* [Prompt] Restate the full set of records exactly, word for word.

>> start Data lines

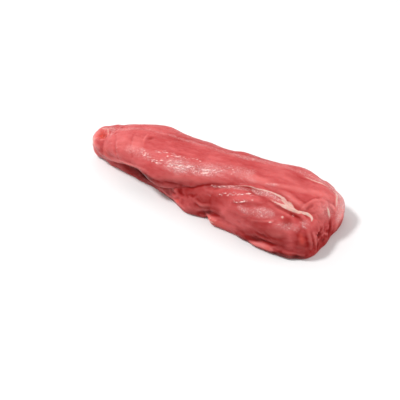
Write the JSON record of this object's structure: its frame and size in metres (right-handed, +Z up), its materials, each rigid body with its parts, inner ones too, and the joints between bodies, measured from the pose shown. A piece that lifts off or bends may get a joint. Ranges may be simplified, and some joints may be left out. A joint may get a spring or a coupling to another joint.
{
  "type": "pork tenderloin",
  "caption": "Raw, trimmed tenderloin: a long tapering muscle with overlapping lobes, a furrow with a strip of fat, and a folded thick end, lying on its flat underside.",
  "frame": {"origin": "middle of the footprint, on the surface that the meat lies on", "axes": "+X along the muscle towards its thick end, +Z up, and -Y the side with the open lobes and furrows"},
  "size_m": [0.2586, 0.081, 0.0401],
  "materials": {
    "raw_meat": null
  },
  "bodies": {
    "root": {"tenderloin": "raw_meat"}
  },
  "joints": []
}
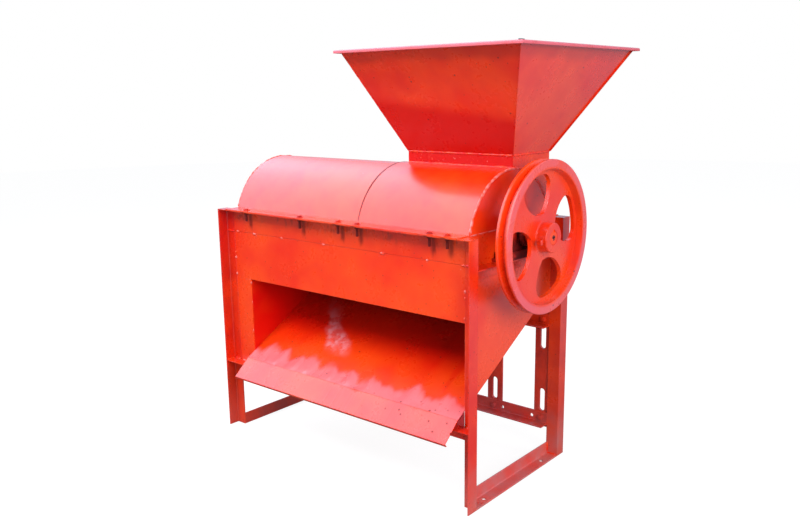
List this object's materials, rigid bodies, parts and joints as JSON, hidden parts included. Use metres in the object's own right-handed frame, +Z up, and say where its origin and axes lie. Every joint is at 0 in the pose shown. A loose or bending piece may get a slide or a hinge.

>> end Data lines

* [Worked solution]
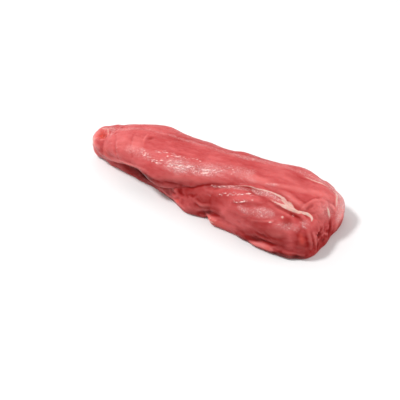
Write the JSON record of this object's structure: its frame and size in metres (right-handed, +Z up), its materials, each rigid body with its parts, inner ones too, and the joints between bodies, measured from the pose shown. A piece that lifts off or bends may get a joint. Ranges may be simplified, and some joints may be left out. A joint may get a spring or a coupling to another joint.
{
  "type": "pork tenderloin",
  "caption": "Raw, trimmed tenderloin: a long tapering muscle with overlapping lobes, a furrow with a strip of fat, and a folded thick end, lying on its flat underside.",
  "frame": {"origin": "middle of the footprint, on the surface that the meat lies on", "axes": "+X along the muscle towards its thick end, +Z up, and -Y the side with the open lobes and furrows"},
  "size_m": [0.2586, 0.081, 0.0401],
  "materials": {
    "raw_meat": null
  },
  "bodies": {
    "root": {"tenderloin": "raw_meat"}
  },
  "joints": []
}
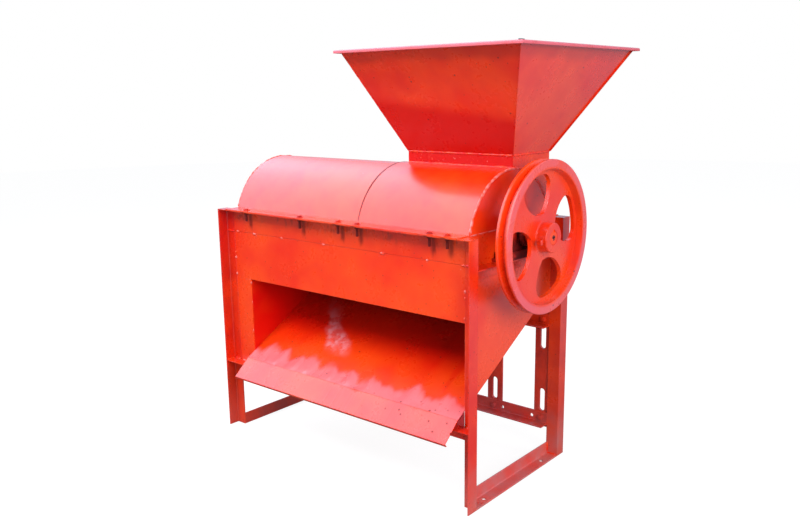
List this object's materials, rigid bodies, parts and joints as JSON, hidden parts included. Use metres in the object's own right-handed frame, +Z up, and say where its origin and axes lie. Every joint is at 0 in the pose shown. A loose or bending piece may get a slide or a hinge.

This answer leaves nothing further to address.